La cumbre de Washington ofreció la oportunidad de que los representantes de los países que suman más del 90% de la economía mundial ratificasen la idoneidad de las medidas adoptadas hasta el momento frente a la crisis del sistema financiero. Pero no está tan claro que vaya a inaugurar el proceso para una reforma en profundidad que resulta ineludible; prueba de ello es que la creación de colegios de supervisores, presentada como una de las principales iniciativas pactadas, significa en la práctica la renuncia a considerar la promoción de un órgano supranacional único. Serán finalmente las decisiones de los gobiernos, la coherencia que guarden entre ellas, y los progresos que puedan producirse en los sucesivos encuentros fijados en la agenda establecida en la cumbre los que permitan evaluar los logros reales del cónclave de ayer, sin olvidar la influencia potencial que tendrán sobre el mismo planes de reanimación de la economía como el que aprobará la UE el 26 de noviembre.

Junto a ello, indicios tan dispares como el desbloqueo efectivo de la ronda de Doha hacia una mayor liberalización del comercio mundial, la sintonía que demuestren los bancos centrales a la hora de modular el precio del dinero, la administración sincronizada de las políticas fiscales y del recurso al déficit público por parte de los países más desarrollados, o los signos de coordinación que ofrezcan éstos respecto a los emergentes, darán cuenta de la disposición global a una gobernanza coincidente de los intereses comunes.

Pero sin duda será la asunción del liderazgo de EE UU por parte de Barack Obama la que dé la medida definitiva del rumbo que pueda adoptar la comunidad internacional. La cita del 30 de abril aparece como un momento tardío en un tiempo que se presume vertiginoso en cuanto a los efectos de la crisis sobre la economía real. Pero parece indudable que el calendario global viene condicionado por el trámite de sucesión en la presidencia estadounidense.

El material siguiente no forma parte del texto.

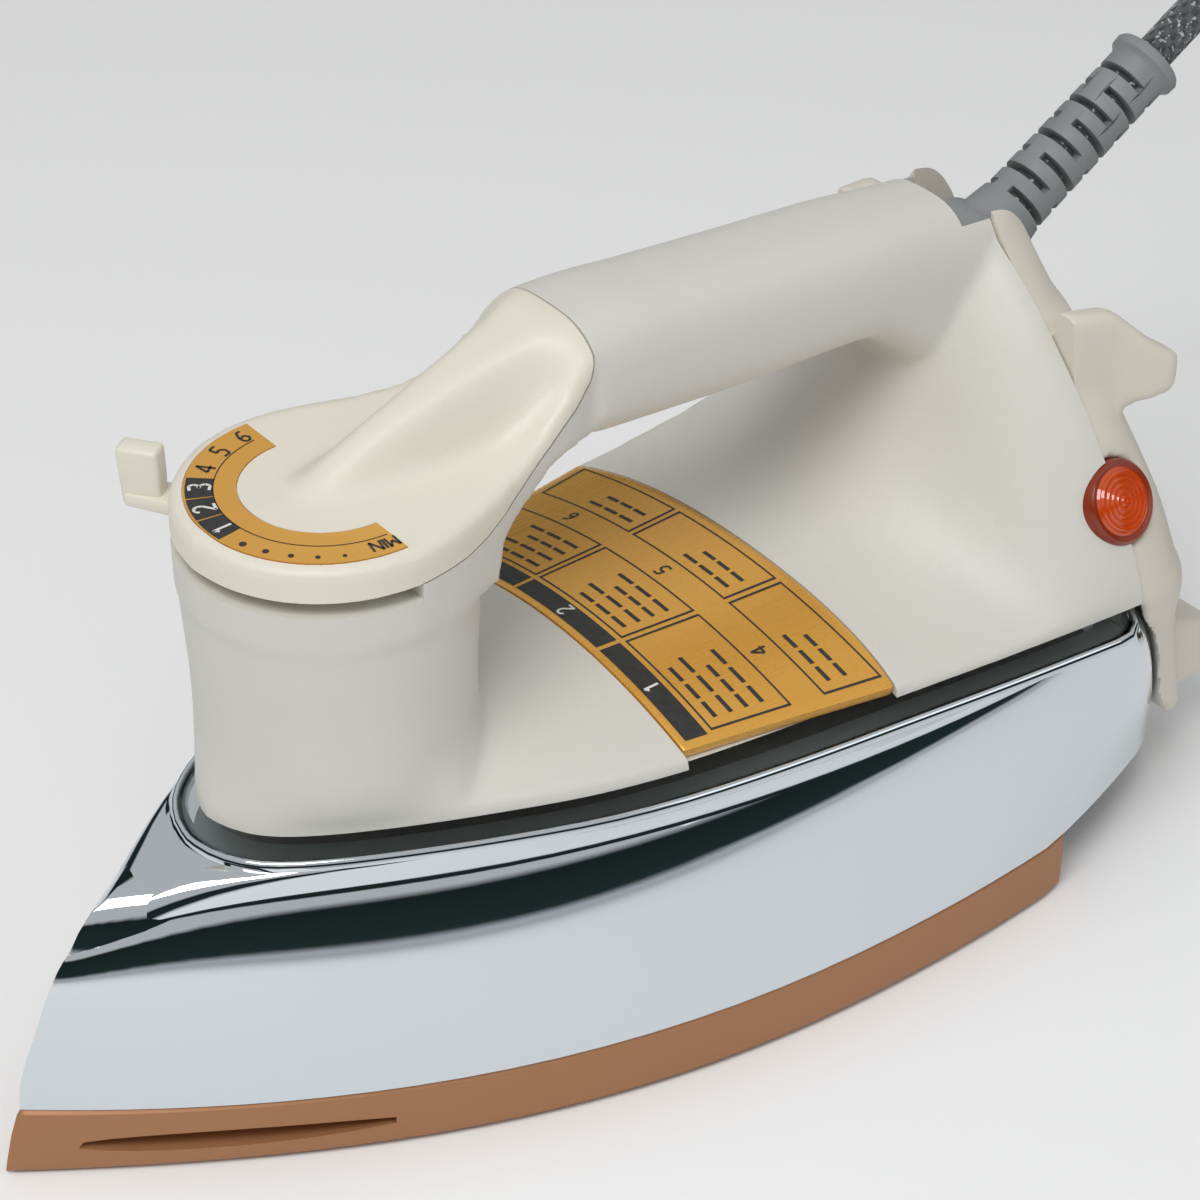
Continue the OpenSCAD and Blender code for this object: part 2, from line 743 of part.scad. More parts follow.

La reunión ampliada del G-20 se ha constituido en esta cumbre como un formato que requiere ser clarificado y luego consolidado como referencia que asegure la viabilidad de los propósitos planteados. Los esfuerzos realizados por el gobierno de Rodríguez Zapatero para garantizar su presencia se han demostrado en principio efectivos, a pesar de todas sus carencias formales. Pero es necesario vincular la continuidad de esa presencia a la permanencia de un foro que, integrando a los países emergentes, alcance e incluso supere la representatividad económica y poblacional que ayer se escenificó en Washington.